Okay, take a deep breath as here are, hopefully, the last words to end the holiday season. Whew.
When I opened my e-mail recently there was a note from a friend. Which needed to be pulled and tugged out from all that yuck and clutter that invades my inbox occasionally! For instance: Just how did Ms. Idiocity from some foreign land I can’t even pronounce, know that I was awaiting her note that I was to cash the twenty five hundred dollar check that she would mail to me and then I could send her a mere eight hundred bucks back, so she would be able to escape from her baboon of a husband that beats small kittens with sticks and judging from his picture, wears the biggest brightest orange and purple shirts known to mankind—and on and on. How did she beat my spam filter? Click, delete and move on.
No the note I refer to brought conformity, or the lack there of, to making of all things—those danged New Year’s resolutions. Well maybe leaned more to the lack of conforming to resolutions and definitely towards the resolution to know enough about yourself that you will not keep said resolutions. Quite a merry-go-round we spin on during this resolution season isn’t it. I won’t bother you with all the dos and don’ts that we all make and break during this time. But rather let’s take a jab at conformity.
Yes, yes we all at one time or another conform to the world around us. To conform means to adjust yourself to act as others might. To go with social pressures. We vote and then the time honored thing to do socially is to gripe about the winners. We eat too much then as we sit uncomfortably on our Barcaloungers it seems to have become allowed to gripe about the uncomfortableness of the meal sitting and gurgling in our tummies. We buy a new anything then on the chance we see an advertisement about our new purchase we find, we gripe about the price we paid because another store just a mere 50 miles away had the same anything on sale for $20 less. Conforming can also show its good sides within the social pressure cooker.
We go to church and pray with like-minded parishioners and feel warm and fuzzy. We hold a new baby and say what a wonderful smell a clean baby has and take a deep breath. We look at a sunset that blasts a glow of red and orange and yellow into our eyes and in awe, we conformists all want it to last forever.
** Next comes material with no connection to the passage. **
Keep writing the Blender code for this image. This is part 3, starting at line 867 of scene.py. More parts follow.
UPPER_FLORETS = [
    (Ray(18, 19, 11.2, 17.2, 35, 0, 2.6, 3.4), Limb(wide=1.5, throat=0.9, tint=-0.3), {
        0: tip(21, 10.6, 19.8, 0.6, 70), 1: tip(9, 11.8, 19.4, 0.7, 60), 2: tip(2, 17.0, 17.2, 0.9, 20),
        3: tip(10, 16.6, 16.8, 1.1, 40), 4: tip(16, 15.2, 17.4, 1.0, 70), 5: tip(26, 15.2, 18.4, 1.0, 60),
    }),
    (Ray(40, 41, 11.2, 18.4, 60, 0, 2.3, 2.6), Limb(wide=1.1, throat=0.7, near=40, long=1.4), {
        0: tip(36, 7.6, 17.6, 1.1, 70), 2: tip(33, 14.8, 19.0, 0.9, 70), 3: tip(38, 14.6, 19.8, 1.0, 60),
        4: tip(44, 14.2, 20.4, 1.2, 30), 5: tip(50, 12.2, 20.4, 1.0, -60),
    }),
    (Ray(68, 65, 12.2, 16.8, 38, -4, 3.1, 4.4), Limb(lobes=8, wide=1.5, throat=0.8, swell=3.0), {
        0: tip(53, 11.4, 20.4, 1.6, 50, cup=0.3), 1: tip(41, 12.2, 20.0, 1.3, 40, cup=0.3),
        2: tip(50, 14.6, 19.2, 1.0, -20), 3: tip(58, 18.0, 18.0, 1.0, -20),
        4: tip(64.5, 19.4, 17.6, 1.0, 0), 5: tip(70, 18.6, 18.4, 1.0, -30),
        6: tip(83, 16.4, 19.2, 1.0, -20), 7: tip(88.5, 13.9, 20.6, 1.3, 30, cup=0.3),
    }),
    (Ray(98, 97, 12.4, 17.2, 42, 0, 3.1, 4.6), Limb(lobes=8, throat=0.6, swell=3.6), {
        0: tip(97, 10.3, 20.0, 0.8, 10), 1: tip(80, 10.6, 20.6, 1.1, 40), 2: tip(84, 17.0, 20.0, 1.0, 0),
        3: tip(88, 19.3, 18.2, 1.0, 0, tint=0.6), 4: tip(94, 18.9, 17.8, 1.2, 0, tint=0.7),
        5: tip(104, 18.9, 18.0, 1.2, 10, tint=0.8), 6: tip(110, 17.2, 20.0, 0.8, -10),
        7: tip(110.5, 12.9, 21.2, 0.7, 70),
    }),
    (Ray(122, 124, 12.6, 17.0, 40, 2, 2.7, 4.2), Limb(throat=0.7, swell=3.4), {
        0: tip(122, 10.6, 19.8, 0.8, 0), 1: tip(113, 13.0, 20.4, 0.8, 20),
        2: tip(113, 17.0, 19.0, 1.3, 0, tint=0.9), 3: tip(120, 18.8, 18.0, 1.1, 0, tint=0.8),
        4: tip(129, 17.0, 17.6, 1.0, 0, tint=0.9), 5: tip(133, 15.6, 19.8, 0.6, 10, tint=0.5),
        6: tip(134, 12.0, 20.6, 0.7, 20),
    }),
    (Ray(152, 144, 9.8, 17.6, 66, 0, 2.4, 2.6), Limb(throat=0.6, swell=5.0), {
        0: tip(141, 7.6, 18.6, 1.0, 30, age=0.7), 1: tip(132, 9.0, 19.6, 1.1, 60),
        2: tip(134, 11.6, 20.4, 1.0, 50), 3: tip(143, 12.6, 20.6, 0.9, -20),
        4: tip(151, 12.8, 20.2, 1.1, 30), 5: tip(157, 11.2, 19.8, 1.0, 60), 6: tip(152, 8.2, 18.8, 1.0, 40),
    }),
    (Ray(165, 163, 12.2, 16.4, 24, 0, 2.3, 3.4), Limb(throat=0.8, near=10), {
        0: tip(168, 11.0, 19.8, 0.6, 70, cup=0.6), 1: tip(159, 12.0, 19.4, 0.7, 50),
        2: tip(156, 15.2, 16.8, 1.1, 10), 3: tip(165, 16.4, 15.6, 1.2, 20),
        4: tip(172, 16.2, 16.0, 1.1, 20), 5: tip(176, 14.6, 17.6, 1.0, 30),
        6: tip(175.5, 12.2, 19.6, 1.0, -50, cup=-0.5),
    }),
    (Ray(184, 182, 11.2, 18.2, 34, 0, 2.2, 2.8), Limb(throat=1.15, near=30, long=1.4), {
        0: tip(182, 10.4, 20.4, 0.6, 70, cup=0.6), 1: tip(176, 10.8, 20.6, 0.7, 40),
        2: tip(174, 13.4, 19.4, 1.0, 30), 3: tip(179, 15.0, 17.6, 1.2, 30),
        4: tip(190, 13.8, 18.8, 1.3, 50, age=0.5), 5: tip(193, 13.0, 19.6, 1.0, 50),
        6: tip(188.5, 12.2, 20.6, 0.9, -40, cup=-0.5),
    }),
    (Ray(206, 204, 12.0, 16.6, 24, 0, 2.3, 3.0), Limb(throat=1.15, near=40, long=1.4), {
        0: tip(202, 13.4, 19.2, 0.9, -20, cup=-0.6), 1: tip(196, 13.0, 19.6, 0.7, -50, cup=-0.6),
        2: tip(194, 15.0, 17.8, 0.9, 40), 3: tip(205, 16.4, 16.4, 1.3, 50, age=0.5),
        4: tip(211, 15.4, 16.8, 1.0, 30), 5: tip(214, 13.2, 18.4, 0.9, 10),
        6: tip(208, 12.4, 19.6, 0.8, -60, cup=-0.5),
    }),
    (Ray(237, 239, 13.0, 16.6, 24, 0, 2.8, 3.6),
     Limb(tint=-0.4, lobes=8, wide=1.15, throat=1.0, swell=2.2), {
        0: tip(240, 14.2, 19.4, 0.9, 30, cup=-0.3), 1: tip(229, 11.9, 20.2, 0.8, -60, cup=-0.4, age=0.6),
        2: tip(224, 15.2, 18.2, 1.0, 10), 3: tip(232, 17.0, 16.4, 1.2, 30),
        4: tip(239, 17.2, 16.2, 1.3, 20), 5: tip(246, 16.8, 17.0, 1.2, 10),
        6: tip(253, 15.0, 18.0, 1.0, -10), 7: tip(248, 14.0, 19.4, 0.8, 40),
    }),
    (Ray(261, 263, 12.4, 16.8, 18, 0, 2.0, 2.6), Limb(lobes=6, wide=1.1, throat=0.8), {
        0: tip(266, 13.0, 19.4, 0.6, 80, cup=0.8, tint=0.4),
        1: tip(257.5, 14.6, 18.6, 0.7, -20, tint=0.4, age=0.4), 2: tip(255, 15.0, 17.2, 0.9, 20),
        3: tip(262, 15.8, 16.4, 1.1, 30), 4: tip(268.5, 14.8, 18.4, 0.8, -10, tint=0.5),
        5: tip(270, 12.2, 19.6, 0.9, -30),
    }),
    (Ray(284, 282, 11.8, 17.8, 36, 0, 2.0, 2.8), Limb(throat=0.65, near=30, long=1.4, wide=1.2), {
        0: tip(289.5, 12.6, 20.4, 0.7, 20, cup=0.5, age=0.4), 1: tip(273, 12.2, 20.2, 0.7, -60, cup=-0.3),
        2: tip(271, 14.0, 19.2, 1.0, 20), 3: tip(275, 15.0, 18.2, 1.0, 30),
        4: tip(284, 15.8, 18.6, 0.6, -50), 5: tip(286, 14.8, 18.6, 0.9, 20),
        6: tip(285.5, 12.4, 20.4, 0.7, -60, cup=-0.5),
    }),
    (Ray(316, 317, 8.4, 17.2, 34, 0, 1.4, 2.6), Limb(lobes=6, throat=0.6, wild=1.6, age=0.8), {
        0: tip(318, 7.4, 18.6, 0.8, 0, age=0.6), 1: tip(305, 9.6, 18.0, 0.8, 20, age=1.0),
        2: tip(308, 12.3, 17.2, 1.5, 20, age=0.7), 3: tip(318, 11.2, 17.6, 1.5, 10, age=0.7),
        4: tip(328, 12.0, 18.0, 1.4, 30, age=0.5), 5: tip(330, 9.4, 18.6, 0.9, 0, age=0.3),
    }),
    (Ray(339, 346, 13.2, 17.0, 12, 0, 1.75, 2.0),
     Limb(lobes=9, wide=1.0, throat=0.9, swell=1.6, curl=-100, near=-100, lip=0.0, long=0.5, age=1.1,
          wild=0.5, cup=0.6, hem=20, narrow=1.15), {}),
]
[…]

I sense you are thinking about a recent hold of a baby or a sunset you hold in the recesses of your mind—well come back to earth.
In these times conforming, or not conforming, to making and keeping resolutions has become a resolution in itself. I will not tell my over-indulged self that I will do better this year. I will not try to answer every text I get. There seems to always be more things not to do than to do when climbing the resolution ladder. So as aghast as it may seem, there are things I will do—because I have done them before and they work for me.
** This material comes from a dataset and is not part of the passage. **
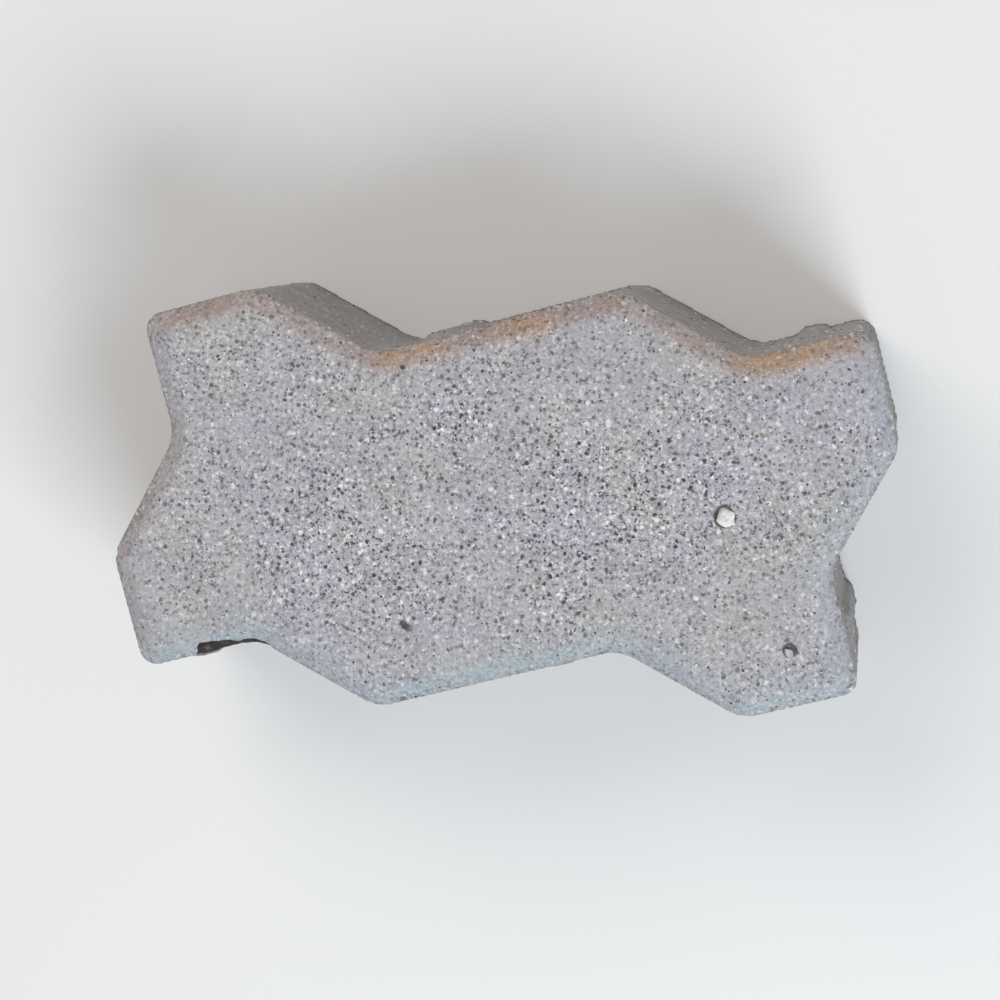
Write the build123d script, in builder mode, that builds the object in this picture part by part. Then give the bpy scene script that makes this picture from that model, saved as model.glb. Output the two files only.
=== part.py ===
"""Zigzag interlocking concrete paving stone, cast in one piece.

Lengths are in millimetres. The stone lies as it is laid: its length along X, its width along Y
and its wearing face up, with the origin in the middle of its underside.
"""
import os
from math import atan2, degrees

from build123d import *

# Laying grid: the stone covers this many square modules along its length and its width
module = 112.5
modules_long = 2
modules_wide = 1
joint = 2.0

# Wave of the sides: each module has one gentle flank and one steep flank
wave_height = 10.0
steep_run = 37.5
bend_radius = 12.5
corner_radius = 6.0

# Block
thickness = 80.0

# Bevel round the wearing face
bevel_width = 6.0
bevel_drop = 4.5
face_corner_radius = 4.0
face_edge_softness = 5.0
bevel_foot_softness = 1.0

# Spacer nibs, which keep the neighbours a joint apart
nib_play = 0.2
nib_foot_length = 12.0
nib_crown_length = 6.0
nib_offset = 20.5
nib_top_gap = 2.0
nib_slope_rise = 7.0
nib_edge_softness = 0.8
nib_root = 3.0

# Sizes that follow from the ones above
grid_length = modules_long * module
grid_width = modules_wide * module
half_gentle_run = (module - steep_run) / 2
flank_angle = degrees(atan2(wave_height, half_gentle_run))
bevel_foot_height = thickness - bevel_drop
nib_height = bevel_foot_height - nib_top_gap
nib_proud = joint - nib_play

# Sides of the laying grid, clockwise: the corner each starts from, its turn and its modules
far_left = Vector(-grid_length / 2, grid_width / 2)
far_right = Vector(grid_length / 2, grid_width / 2)
near_right = Vector(grid_length / 2, -grid_width / 2)
near_left = Vector(-grid_length / 2, -grid_width / 2)
sides = [
    (far_left, 0, modules_long),
    (far_right, -90, modules_wide),
    (near_right, 180, modules_long),
    (near_left, 90, modules_wide),
]


def side_plane(start, turn):
    """A level plane with X clockwise along a side and Y pointing out of the stone."""
    return Plane(origin=start, x_dir=Vector(1, 0).rotate(Axis.Z, turn), z_dir=(0, 0, 1))


def wave_points(corner, turn, module_count):
    """The corner that a side starts from, then the crest and the hollow of each module."""
    side = side_plane(corner, turn)
    points = [corner]
    for index in range(module_count):
        crest_place = index * module + half_gentle_run
        hollow_place = (index + 1) * module - half_gentle_run
        points.append(side.from_local_coords(Vector(crest_place, wave_height)))
        points.append(side.from_local_coords(Vector(hollow_place, -wave_height)))
    return points


def wave_radii(inset, outline_corner_radius):
    """Radii for the laying line, so that an outline set in from it has this corner radius."""
    radii = []
    for corner, turn, module_count in sides:
        radii += [outline_corner_radius + inset] + [bend_radius] * 2 * module_count
    return radii


def nib_planes(corner, turn, module_count):
    """Where the nibs of one side stand: on its gentle flanks, short of their middle."""
    side = side_plane(corner, turn)
    planes = []
    for index in range(module_count):
        flank_middle = side.from_local_coords(Vector((index + 1) * module, 0))
        flank = side_plane(flank_middle, turn + flank_angle)
        nib_middle = flank.from_local_coords(Vector(-nib_offset, -joint / 2))
        planes.append(side_plane(nib_middle, turn + flank_angle))
    return planes


# Laying line: the closed zigzag that the stone shares with its neighbours.
# One wave runs along all four sides, turned a right angle at each corner, so stones also fit crosswise.
laying_line = []
for side in sides:
    laying_line += wave_points(*side)

# One spacer nib: its foot runs into the block, and its top slopes back to the face
with BuildPart() as spacer_nib:
    with BuildSketch():
        with BuildLine():
            Polyline(
                (-nib_foot_length / 2, -nib_root),
                (nib_foot_length / 2, -nib_root),
                (nib_foot_length / 2, 0),
                (nib_crown_length / 2, nib_proud),
                (-nib_crown_length / 2, nib_proud),
                (-nib_foot_length / 2, 0),
                close=True,
            )
        make_face()
    extrude(amount=nib_height)
    crown_edges = spacer_nib.edges().filter_by(Axis.Z).group_by(Axis.Y)[-1]
    fillet(crown_edges, radius=nib_edge_softness)

    with BuildSketch(Plane.YZ):
        with BuildLine():
            Polyline(
                (0, nib_height),
                (nib_proud, nib_height - nib_slope_rise),
                (nib_proud, nib_height),
                close=True,
            )
        make_face()
    extrude(amount=nib_foot_length / 2, both=True, mode=Mode.SUBTRACT)

# The stone
with BuildPart() as paving_stone:
    with BuildSketch():
        with BuildLine():
            foot_radii = wave_radii(joint / 2, corner_radius)
            FilletPolyline(*laying_line, radius=foot_radii, close=True)
        make_face()
        offset(amount=-joint / 2)
    extrude(amount=bevel_foot_height)

    # Bevel, up to the smaller outline of the wearing face
    bevel_foot = paving_stone.faces().sort_by(Axis.Z)[-1]
    face_inset = joint / 2 + bevel_width
    with BuildSketch(Plane.XY.offset(thickness)) as wearing_face:
        with BuildLine():
            face_radii = wave_radii(face_inset, face_corner_radius)
            FilletPolyline(*laying_line, radius=face_radii, close=True)
        make_face()
        offset(amount=-face_inset)
    loft(sections=[bevel_foot, wearing_face.sketch.face()], ruled=True)

    # The bevel's edges, soft round the wearing face and crisp at its foot
    face_edges = paving_stone.faces().sort_by(Axis.Z)[-1].edges()
    fillet(face_edges, radius=face_edge_softness)
    foot_edges = paving_stone.edges().filter_by_position(Axis.Z, bevel_foot_height, bevel_foot_height)
    fillet(foot_edges, radius=bevel_foot_softness)

    # Spacer nibs
    for side in sides:
        with Locations(*nib_planes(*side)):
            add(spacer_nib.part)

paving_stone.part.label = "paving_stone"

os.makedirs("parts", exist_ok=True)
export_step(paving_stone.part, "parts/paving_stone.step")
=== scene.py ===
"""Dress of the zigzag interlocking concrete paving stone.

The stone is one cast piece. Its outline, bevel and nibs come from the frame; this script gives it
the broken edge, the pits, the pressed relief and the finishes of the real concrete.
The stone lies with its wearing face up. Lengths are in metres, or in millimetres where it says so.
"""
from __future__ import annotations

import logging
import math
from dataclasses import dataclass, field
from enum import Enum

import bmesh
import bpy
import numpy as np
from mathutils import Matrix, Vector, noise
from mathutils.bvhtree import BVHTree


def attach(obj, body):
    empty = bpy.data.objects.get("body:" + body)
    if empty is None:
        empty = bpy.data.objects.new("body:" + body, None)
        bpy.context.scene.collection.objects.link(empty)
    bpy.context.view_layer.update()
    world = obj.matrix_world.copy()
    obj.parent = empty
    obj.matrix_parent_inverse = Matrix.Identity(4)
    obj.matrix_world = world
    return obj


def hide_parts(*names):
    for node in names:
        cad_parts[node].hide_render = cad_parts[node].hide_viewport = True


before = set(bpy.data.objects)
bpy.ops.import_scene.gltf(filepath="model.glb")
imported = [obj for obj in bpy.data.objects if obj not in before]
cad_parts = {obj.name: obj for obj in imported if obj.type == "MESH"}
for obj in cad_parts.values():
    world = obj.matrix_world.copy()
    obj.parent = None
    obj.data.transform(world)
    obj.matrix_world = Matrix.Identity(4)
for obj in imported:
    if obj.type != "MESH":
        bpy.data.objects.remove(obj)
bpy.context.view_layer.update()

MM = 0.001
NODE = "paving_stone"
BODY = "root"

# A vector times this is laid flat
FLAT = (1.0, 1.0, 0.0)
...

I will still gripe about too much snow on my deck, but I will still enjoy shoveling it even though it drives my other half crazy that I am outside when it is below freezing. I will as I have always done, buy too many fresh vegetables at one time and then chide myself as I throw out a smooched and somewhat hairy tomato that was found hiding in the back of the veggie drawer next to the stalks of limp celery that are too far gone for even soup. I will laugh out loud too much, cry because the cutest kitten in the litter didn’t make it, and re-tell the story at family functions, about what happened during a family photo to explain the weird looks on everyone’s faces. In short, (Ya like I can be brief about anything!) I will continue to be me as it has been said, with warts and all.
But in light of a new dawn appearing I will thank you, my ity-in-put-ers, and those of you who read these fun remembrances and pull your own memories out of your own cobwebs to enjoy. Now that is a resolution I can easily and joyfully keep each week. Hey! Thanks!